France

Précarité, désert médical... En colère, les urgentistes poursuivent la grève en été

La grève des urgentistes se poursuit dans de nombreux hôpitaux depuis près de cinq mois. Initié en région parisienne en mars 2019, le mouvement social s'est étendu en province. RT France fait le point avec des acteurs et observateurs de la lutte.

Au mois de mars 2019 débutait un mouvement de contestation d'une ampleur inédite au sein des services français d'urgences hospitalières. Témoignant d'un profond malaise dans la profession, et massivement plébiscitée par les citoyens français selon un sondage daté de fin juin, la grève des urgentistes suit son cours en cette période estivale. Des commentateurs et acteurs du mouvement social en ont exposé leur analyse à l'antenne de RT France.

On court tous les jours, on ne remplit pas notre mission car on est en sous-effectif [...] c’est une honte

Evoquant «une colère de terrain qui remonte à il y a plus de 10 ans», Candice Lafarge, aide-soignante et membre du collectif inter-urgences, énumère les quatre revendications des urgentistes. «On demande une revalorisation salariale à hauteur de 300 euros ; [la fin des] hospitalisation[s] "brancard", on ne veut plus que par manque de lits, nos patients [attendent] sur un brancard qui coûte 1 200 euros par journée d’hospitalisation ; 10 000 emplois à temps complet sur le terrain ; l'arrêt des fermetures de SAMU sur toute la France», explique-t-elle.

«Précarité, agressivité des patients, hospitalisations "brancard"...», l'aide-soignante fait état d'une situation critique au sein de la profession. «On court tous les jours, on ne remplit pas notre mission car on est en sous-effectif, on communique de moins à moins avec nos patients, c’est une honte», affirme-t-elle.

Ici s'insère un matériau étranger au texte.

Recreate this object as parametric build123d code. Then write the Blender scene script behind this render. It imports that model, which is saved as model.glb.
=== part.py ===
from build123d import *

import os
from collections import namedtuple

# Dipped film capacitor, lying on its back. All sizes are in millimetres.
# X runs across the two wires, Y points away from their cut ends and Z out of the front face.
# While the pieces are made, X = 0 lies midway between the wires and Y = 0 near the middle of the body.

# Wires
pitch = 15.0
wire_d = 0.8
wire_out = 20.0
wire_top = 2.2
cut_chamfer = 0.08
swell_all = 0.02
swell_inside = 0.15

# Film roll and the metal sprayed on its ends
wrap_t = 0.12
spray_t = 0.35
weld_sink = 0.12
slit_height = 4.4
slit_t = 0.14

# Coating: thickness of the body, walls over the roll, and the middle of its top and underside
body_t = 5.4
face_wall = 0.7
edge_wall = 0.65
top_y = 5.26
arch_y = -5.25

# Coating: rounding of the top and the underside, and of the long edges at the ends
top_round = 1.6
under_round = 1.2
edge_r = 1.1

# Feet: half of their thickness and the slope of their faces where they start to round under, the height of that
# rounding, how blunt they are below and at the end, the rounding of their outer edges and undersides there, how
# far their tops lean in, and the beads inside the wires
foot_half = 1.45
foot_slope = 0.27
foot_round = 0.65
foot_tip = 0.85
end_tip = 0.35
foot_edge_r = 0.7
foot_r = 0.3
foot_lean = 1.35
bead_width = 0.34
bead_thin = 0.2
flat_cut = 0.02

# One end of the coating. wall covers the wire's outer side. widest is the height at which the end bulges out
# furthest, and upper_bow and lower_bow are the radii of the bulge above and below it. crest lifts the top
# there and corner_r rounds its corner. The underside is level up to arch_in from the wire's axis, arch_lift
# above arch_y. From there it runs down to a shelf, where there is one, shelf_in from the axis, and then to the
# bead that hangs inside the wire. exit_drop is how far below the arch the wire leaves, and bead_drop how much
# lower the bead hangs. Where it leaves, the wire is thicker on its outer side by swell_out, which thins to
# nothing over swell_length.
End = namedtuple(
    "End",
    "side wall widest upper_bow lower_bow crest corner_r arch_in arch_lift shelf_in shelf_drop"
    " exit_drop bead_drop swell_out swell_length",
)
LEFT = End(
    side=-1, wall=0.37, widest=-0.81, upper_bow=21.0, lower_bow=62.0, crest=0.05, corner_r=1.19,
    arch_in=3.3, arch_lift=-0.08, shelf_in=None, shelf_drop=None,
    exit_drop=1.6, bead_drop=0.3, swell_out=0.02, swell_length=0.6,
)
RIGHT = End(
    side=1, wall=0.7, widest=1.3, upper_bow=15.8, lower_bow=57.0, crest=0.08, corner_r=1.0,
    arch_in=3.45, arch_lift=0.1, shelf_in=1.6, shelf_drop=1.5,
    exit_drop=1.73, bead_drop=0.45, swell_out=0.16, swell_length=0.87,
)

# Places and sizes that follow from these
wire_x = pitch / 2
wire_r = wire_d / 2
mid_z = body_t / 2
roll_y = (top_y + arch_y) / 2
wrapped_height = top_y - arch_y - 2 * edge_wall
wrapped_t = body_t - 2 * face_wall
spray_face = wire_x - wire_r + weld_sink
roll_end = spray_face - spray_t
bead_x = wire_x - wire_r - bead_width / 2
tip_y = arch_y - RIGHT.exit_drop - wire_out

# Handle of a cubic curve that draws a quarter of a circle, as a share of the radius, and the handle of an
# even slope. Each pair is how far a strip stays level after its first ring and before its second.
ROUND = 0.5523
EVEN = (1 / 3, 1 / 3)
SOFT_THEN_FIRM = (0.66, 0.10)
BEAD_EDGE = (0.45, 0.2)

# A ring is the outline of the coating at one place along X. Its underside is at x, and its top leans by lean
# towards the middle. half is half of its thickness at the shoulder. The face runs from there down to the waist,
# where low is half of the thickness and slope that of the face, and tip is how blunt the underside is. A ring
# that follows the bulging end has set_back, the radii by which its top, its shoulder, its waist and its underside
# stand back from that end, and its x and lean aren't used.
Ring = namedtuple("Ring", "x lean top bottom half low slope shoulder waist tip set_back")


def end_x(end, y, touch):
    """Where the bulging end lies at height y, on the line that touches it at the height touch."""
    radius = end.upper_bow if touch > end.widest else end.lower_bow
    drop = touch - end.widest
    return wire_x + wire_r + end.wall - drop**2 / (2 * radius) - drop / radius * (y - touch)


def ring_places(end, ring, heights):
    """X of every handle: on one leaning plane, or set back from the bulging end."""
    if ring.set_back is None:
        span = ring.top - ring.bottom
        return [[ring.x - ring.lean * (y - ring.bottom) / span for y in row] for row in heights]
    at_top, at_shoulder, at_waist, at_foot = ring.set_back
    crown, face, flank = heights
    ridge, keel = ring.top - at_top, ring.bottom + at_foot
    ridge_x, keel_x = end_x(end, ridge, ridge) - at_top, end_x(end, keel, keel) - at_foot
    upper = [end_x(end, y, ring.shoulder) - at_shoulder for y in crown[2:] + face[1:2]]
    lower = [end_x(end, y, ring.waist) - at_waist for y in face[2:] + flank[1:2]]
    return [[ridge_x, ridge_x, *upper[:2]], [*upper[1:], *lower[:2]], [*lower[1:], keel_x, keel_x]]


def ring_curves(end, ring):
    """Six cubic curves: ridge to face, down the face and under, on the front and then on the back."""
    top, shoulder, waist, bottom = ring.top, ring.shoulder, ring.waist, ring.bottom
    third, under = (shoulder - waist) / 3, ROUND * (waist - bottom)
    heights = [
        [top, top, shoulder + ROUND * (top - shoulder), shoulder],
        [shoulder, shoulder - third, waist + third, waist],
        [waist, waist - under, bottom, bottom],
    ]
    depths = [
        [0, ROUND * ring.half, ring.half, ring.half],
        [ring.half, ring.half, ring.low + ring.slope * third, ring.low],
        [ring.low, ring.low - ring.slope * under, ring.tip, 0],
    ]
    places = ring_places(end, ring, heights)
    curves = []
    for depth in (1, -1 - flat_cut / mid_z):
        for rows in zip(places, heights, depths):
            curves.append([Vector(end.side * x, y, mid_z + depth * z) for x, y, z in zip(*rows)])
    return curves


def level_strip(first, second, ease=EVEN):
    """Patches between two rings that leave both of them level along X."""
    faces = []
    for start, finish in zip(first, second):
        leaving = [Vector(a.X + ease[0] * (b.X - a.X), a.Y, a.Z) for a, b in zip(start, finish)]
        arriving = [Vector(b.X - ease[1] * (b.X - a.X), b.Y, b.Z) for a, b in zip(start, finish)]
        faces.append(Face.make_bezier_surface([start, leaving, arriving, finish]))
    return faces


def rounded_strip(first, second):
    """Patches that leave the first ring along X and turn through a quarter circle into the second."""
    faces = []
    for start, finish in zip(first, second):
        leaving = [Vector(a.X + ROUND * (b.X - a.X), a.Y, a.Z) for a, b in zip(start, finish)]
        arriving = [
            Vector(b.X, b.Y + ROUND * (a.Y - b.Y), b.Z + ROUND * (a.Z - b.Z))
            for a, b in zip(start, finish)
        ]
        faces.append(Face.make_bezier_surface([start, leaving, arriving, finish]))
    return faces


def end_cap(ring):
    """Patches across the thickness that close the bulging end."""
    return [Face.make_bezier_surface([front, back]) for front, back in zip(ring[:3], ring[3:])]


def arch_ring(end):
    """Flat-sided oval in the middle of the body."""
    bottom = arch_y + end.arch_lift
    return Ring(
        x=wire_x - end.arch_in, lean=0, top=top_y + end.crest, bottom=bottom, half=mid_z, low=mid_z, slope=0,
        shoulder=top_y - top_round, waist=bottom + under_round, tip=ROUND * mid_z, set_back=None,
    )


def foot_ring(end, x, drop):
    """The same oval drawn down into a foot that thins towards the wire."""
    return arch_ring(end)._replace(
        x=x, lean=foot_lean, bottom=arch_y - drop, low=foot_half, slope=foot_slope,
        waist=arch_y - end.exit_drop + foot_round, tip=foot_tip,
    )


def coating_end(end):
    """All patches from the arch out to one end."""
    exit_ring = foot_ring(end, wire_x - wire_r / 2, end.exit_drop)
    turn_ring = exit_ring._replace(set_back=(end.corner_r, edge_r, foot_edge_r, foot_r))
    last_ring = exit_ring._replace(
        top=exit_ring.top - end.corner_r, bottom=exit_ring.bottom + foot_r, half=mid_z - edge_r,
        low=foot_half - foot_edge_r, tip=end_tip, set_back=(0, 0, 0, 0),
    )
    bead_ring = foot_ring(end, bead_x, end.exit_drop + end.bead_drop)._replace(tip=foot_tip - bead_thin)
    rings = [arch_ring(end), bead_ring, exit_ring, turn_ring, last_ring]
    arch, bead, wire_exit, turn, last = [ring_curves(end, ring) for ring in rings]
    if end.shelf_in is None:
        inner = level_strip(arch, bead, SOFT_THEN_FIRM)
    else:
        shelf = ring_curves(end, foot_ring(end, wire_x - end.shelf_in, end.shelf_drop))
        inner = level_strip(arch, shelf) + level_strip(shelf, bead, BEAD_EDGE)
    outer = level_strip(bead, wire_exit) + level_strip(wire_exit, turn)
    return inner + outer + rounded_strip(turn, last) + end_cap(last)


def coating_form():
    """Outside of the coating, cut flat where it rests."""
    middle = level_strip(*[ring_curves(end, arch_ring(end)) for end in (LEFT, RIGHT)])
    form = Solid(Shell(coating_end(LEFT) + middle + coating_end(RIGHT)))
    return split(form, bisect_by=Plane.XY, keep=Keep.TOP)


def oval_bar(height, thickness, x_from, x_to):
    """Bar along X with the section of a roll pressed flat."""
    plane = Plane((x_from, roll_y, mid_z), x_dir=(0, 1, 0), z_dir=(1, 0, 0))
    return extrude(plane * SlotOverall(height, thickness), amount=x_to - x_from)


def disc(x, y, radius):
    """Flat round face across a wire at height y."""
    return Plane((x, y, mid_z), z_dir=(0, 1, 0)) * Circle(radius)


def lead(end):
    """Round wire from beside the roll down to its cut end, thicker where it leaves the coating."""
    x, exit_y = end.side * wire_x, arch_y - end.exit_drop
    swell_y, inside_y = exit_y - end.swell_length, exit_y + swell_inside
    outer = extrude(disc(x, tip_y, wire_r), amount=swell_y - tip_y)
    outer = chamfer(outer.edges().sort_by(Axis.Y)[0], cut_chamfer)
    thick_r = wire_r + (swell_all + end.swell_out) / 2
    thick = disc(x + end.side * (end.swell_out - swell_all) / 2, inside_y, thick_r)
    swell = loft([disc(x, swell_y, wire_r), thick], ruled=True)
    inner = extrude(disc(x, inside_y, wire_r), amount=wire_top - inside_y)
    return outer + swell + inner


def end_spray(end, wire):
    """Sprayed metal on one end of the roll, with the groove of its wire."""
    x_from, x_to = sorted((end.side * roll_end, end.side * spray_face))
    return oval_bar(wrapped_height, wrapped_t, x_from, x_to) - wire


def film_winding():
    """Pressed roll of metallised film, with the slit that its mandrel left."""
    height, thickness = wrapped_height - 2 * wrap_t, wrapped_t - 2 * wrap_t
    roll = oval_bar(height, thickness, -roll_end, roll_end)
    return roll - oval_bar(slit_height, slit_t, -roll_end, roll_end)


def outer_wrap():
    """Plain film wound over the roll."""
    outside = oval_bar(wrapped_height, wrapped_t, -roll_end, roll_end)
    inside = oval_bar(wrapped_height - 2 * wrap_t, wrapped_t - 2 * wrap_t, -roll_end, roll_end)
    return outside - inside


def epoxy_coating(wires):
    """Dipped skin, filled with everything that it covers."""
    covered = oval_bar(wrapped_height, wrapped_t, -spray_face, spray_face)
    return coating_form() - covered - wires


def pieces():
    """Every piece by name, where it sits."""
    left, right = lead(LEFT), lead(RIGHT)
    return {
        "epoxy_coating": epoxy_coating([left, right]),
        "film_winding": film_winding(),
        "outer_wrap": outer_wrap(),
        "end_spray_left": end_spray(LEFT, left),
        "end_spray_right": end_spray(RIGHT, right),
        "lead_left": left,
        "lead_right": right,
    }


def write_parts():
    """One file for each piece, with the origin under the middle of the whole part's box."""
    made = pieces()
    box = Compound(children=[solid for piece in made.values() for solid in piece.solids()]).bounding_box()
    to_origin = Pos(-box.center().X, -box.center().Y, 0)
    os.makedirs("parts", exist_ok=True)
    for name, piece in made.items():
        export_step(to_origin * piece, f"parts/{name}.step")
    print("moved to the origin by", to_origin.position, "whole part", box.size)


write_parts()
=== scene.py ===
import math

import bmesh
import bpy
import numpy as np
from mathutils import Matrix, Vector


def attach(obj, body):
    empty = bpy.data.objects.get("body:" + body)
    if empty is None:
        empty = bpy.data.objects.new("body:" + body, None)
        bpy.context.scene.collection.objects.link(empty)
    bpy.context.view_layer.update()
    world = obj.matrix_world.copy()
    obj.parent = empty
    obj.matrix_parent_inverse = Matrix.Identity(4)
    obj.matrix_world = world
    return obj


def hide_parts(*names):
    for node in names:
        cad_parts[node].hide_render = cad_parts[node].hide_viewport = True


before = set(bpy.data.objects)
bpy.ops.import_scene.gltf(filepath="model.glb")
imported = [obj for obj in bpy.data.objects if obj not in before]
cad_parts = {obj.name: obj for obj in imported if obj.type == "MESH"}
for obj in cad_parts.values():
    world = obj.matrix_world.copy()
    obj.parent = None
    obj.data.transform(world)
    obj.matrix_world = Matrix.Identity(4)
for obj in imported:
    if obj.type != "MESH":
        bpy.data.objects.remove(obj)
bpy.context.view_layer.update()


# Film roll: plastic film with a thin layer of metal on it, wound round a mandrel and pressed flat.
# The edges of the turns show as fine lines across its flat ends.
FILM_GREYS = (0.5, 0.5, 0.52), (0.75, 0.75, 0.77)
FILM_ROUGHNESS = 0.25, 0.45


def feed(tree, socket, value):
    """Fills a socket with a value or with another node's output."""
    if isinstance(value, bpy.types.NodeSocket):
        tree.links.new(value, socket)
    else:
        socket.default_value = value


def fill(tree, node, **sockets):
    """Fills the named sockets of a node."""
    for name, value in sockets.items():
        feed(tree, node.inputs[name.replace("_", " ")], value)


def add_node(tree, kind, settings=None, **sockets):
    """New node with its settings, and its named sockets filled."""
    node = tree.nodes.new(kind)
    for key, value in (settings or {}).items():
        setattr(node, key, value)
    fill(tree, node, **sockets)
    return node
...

Jean-Marie Godard, journaliste et auteur du livre Bienvenue aux urgences (éd. Fayard) paru en mars 2019, décrit à RT France les causes, selon lui, du malaise qui traverse la profession. Il pointe par exemple une «hausse exponentielle» de la fréquentation des urgences pour «un budget qui reste le même» : «On est passé de sept millions de patients à la fin des années 1990, à plus de 21 millions aujourd’hui». Ce phénomène, le journaliste l’explique notamment par une évolution sociétale : «Le médecin d’avant, qui était un peu le médecin de famille, se déplaçait à 23 heures, on pouvait le déranger [...] Il y a une nouvelle génération de médecins qui veulent avoir une vie en dehors […] A l’hôpital, c’est la même chose : les internes qui arrivent aujourd’hui n’ont plus envie de se tuer au travail et c’est normal, ils ont envie d’avoir une vie à côté».

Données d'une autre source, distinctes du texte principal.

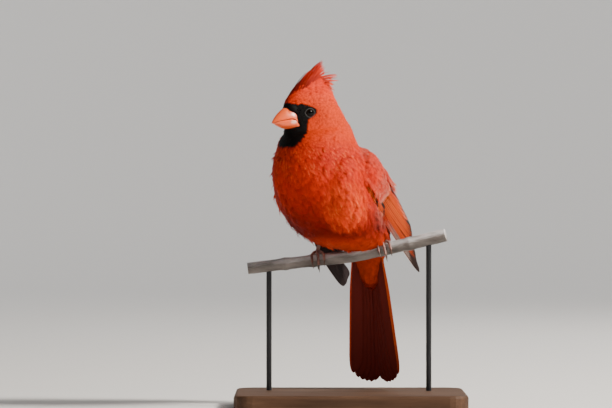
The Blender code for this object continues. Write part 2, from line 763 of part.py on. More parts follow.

Les urgences sont un peu le cul-de-sac de tout ce qui ne marche pas à l’extérieur

Et Jean-Marie Godard d'évoquer l'augmentation des tâches qui incombent aux urgentistes. «Les urgentistes aujourd’hui se retrouvent à faire de la gestion des personnes âgées dépendantes à la place des EHPAD [non] médicalisées, [ils doivent gérer] des SDF qui viennent parce qu’ils n’ont pas d’autres endroits où aller», rapporte-t-il, avant de résumer ainsi la situation : «Les urgences sont un peu [devenues] le cul-de-sac de tout ce qui ne marche pas à l’extérieur.»

En outre, regrettant un manque de moyens, le journaliste décrit des situations différentes selon les zones géographiques. Il explique par exemple que dans certaines zones en province où «il n’y a plus de médecin de ville, l’hôpital devient [mécaniquement] le médecin de ville».